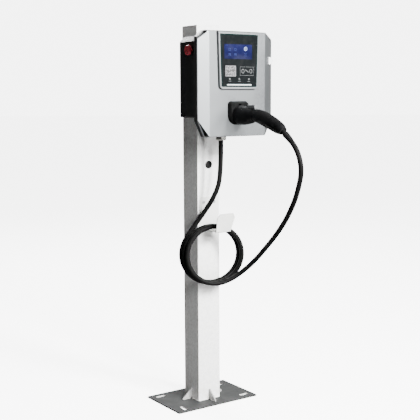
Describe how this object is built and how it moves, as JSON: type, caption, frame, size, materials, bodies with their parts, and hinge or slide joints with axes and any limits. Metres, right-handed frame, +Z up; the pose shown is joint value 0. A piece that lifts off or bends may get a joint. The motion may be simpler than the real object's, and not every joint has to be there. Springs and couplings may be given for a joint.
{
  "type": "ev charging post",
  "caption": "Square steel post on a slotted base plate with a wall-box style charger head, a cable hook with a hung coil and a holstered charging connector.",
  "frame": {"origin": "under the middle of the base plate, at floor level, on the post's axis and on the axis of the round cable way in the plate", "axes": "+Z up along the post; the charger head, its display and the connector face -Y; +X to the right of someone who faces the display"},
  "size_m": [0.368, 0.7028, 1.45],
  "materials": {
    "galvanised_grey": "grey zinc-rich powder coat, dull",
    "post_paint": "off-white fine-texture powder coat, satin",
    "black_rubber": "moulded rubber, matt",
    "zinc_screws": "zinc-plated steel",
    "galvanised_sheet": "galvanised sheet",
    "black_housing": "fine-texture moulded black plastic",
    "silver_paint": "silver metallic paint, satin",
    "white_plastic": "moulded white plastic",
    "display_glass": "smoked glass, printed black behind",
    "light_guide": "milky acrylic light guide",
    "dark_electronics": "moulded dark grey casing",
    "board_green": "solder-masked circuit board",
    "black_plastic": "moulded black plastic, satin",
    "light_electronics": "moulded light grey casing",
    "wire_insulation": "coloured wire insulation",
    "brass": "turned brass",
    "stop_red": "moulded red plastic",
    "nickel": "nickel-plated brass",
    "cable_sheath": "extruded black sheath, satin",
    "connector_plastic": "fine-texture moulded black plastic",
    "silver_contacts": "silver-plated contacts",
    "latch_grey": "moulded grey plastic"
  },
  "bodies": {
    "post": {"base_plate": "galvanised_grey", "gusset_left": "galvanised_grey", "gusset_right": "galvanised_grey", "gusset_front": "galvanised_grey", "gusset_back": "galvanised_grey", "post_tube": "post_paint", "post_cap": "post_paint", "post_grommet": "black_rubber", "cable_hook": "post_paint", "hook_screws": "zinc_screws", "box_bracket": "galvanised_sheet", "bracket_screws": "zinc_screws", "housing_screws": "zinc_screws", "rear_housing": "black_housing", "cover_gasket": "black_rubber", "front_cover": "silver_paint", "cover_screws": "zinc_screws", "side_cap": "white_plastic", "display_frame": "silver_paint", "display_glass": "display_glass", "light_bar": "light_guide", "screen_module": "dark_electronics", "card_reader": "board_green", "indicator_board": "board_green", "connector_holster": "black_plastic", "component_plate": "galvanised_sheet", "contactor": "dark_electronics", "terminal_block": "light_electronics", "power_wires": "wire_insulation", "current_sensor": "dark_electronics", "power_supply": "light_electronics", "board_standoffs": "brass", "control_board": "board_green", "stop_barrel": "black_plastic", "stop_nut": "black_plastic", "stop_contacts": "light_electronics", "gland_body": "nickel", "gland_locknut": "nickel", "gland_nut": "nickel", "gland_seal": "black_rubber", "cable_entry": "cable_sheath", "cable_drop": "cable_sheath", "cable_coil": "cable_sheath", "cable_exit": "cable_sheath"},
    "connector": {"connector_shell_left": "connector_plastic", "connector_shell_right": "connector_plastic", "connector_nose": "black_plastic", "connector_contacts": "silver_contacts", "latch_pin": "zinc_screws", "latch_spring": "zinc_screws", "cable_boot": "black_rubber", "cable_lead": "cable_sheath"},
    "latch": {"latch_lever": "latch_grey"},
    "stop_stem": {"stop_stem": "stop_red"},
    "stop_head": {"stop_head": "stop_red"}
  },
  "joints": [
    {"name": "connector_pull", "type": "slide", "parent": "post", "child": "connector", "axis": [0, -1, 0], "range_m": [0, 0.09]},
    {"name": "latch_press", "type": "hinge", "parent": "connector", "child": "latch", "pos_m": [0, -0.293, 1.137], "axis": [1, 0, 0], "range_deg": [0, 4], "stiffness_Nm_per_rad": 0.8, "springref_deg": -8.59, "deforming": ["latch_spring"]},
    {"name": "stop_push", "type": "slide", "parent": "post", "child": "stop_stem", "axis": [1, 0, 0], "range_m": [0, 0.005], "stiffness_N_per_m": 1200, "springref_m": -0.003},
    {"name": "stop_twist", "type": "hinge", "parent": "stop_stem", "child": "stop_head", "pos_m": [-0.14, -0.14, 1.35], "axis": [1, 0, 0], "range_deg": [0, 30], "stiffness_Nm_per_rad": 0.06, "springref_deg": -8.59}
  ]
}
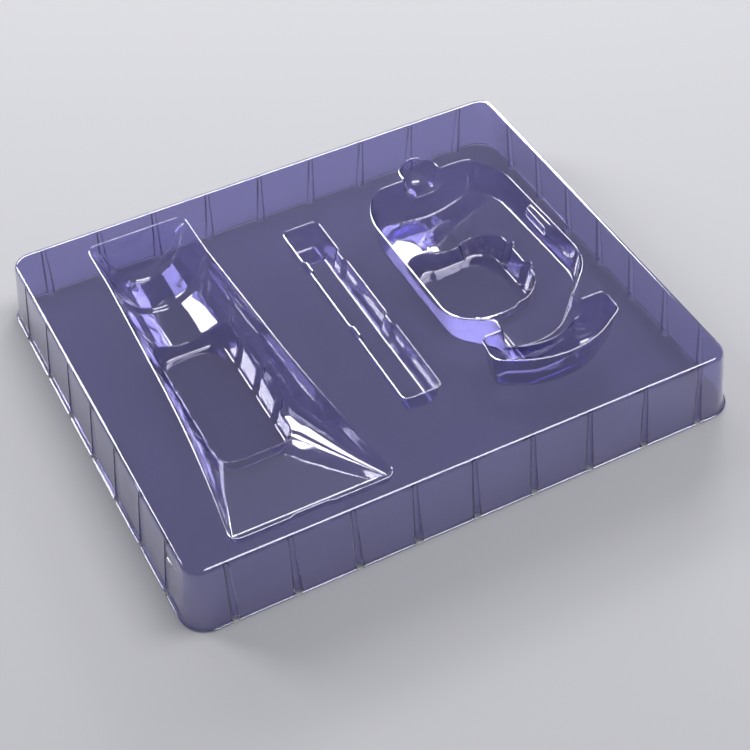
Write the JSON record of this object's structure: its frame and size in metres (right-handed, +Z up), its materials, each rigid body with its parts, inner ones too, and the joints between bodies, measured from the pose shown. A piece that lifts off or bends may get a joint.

+ + +

# Brief
Copy out every entry again, exactly as it was given.

# Response to this task
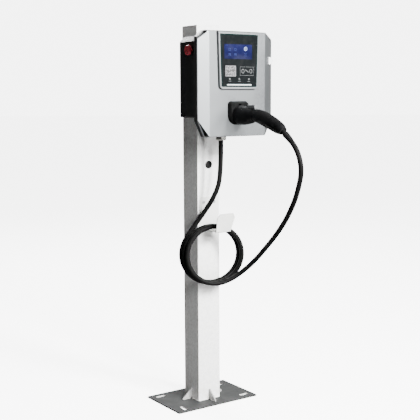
Describe how this object is built and how it moves, as JSON: type, caption, frame, size, materials, bodies with their parts, and hinge or slide joints with axes and any limits. Metres, right-handed frame, +Z up; the pose shown is joint value 0. A piece that lifts off or bends may get a joint. The motion may be simpler than the real object's, and not every joint has to be there. Springs and couplings may be given for a joint.
{
  "type": "ev charging post",
  "caption": "Square steel post on a slotted base plate with a wall-box style charger head, a cable hook with a hung coil and a holstered charging connector.",
  "frame": {"origin": "under the middle of the base plate, at floor level, on the post's axis and on the axis of the round cable way in the plate", "axes": "+Z up along the post; the charger head, its display and the connector face -Y; +X to the right of someone who faces the display"},
  "size_m": [0.368, 0.7028, 1.45],
  "materials": {
    "galvanised_grey": "grey zinc-rich powder coat, dull",
    "post_paint": "off-white fine-texture powder coat, satin",
    "black_rubber": "moulded rubber, matt",
    "zinc_screws": "zinc-plated steel",
    "galvanised_sheet": "galvanised sheet",
    "black_housing": "fine-texture moulded black plastic",
    "silver_paint": "silver metallic paint, satin",
    "white_plastic": "moulded white plastic",
    "display_glass": "smoked glass, printed black behind",
    "light_guide": "milky acrylic light guide",
    "dark_electronics": "moulded dark grey casing",
    "board_green": "solder-masked circuit board",
    "black_plastic": "moulded black plastic, satin",
    "light_electronics": "moulded light grey casing",
    "wire_insulation": "coloured wire insulation",
    "brass": "turned brass",
    "stop_red": "moulded red plastic",
    "nickel": "nickel-plated brass",
    "cable_sheath": "extruded black sheath, satin",
    "connector_plastic": "fine-texture moulded black plastic",
    "silver_contacts": "silver-plated contacts",
    "latch_grey": "moulded grey plastic"
  },
  "bodies": {
    "post": {"base_plate": "galvanised_grey", "gusset_left": "galvanised_grey", "gusset_right": "galvanised_grey", "gusset_front": "galvanised_grey", "gusset_back": "galvanised_grey", "post_tube": "post_paint", "post_cap": "post_paint", "post_grommet": "black_rubber", "cable_hook": "post_paint", "hook_screws": "zinc_screws", "box_bracket": "galvanised_sheet", "bracket_screws": "zinc_screws", "housing_screws": "zinc_screws", "rear_housing": "black_housing", "cover_gasket": "black_rubber", "front_cover": "silver_paint", "cover_screws": "zinc_screws", "side_cap": "white_plastic", "display_frame": "silver_paint", "display_glass": "display_glass", "light_bar": "light_guide", "screen_module": "dark_electronics", "card_reader": "board_green", "indicator_board": "board_green", "connector_holster": "black_plastic", "component_plate": "galvanised_sheet", "contactor": "dark_electronics", "terminal_block": "light_electronics", "power_wires": "wire_insulation", "current_sensor": "dark_electronics", "power_supply": "light_electronics", "board_standoffs": "brass", "control_board": "board_green", "stop_barrel": "black_plastic", "stop_nut": "black_plastic", "stop_contacts": "light_electronics", "gland_body": "nickel", "gland_locknut": "nickel", "gland_nut": "nickel", "gland_seal": "black_rubber", "cable_entry": "cable_sheath", "cable_drop": "cable_sheath", "cable_coil": "cable_sheath", "cable_exit": "cable_sheath"},
    "connector": {"connector_shell_left": "connector_plastic", "connector_shell_right": "connector_plastic", "connector_nose": "black_plastic", "connector_contacts": "silver_contacts", "latch_pin": "zinc_screws", "latch_spring": "zinc_screws", "cable_boot": "black_rubber", "cable_lead": "cable_sheath"},
    "latch": {"latch_lever": "latch_grey"},
    "stop_stem": {"stop_stem": "stop_red"},
    "stop_head": {"stop_head": "stop_red"}
  },
  "joints": [
    {"name": "connector_pull", "type": "slide", "parent": "post", "child": "connector", "axis": [0, -1, 0], "range_m": [0, 0.09]},
    {"name": "latch_press", "type": "hinge", "parent": "connector", "child": "latch", "pos_m": [0, -0.293, 1.137], "axis": [1, 0, 0], "range_deg": [0, 4], "stiffness_Nm_per_rad": 0.8, "springref_deg": -8.59, "deforming": ["latch_spring"]},
    {"name": "stop_push", "type": "slide", "parent": "post", "child": "stop_stem", "axis": [1, 0, 0], "range_m": [0, 0.005], "stiffness_N_per_m": 1200, "springref_m": -0.003},
    {"name": "stop_twist", "type": "hinge", "parent": "stop_stem", "child": "stop_head", "pos_m": [-0.14, -0.14, 1.35], "axis": [1, 0, 0], "range_deg": [0, 30], "stiffness_Nm_per_rad": 0.06, "springref_deg": -8.59}
  ]
}
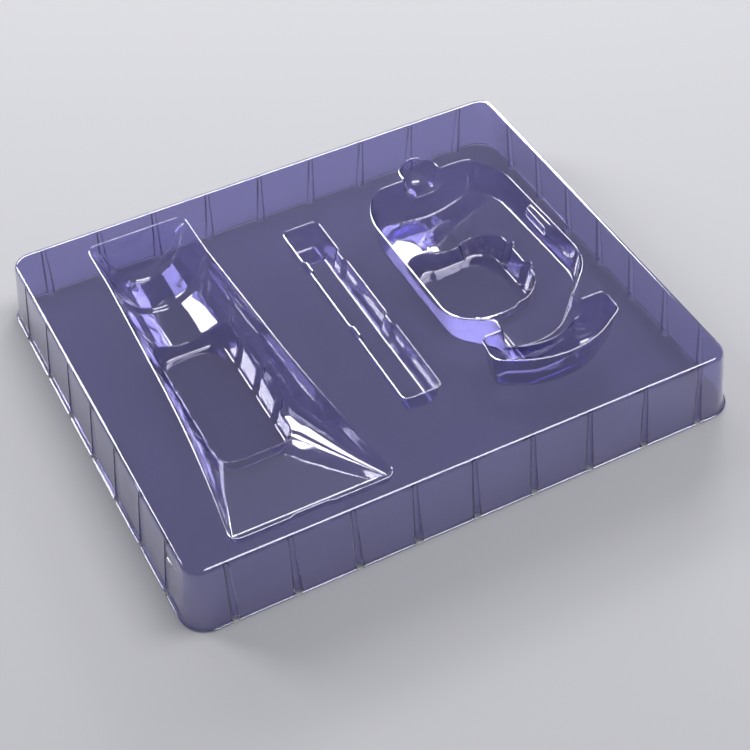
Write the JSON record of this object's structure: its frame and size in metres (right-handed, +Z up), its materials, each rigid body with its parts, inner ones too, and the joints between bodies, measured from the pose shown. A piece that lifts off or bends may get a joint.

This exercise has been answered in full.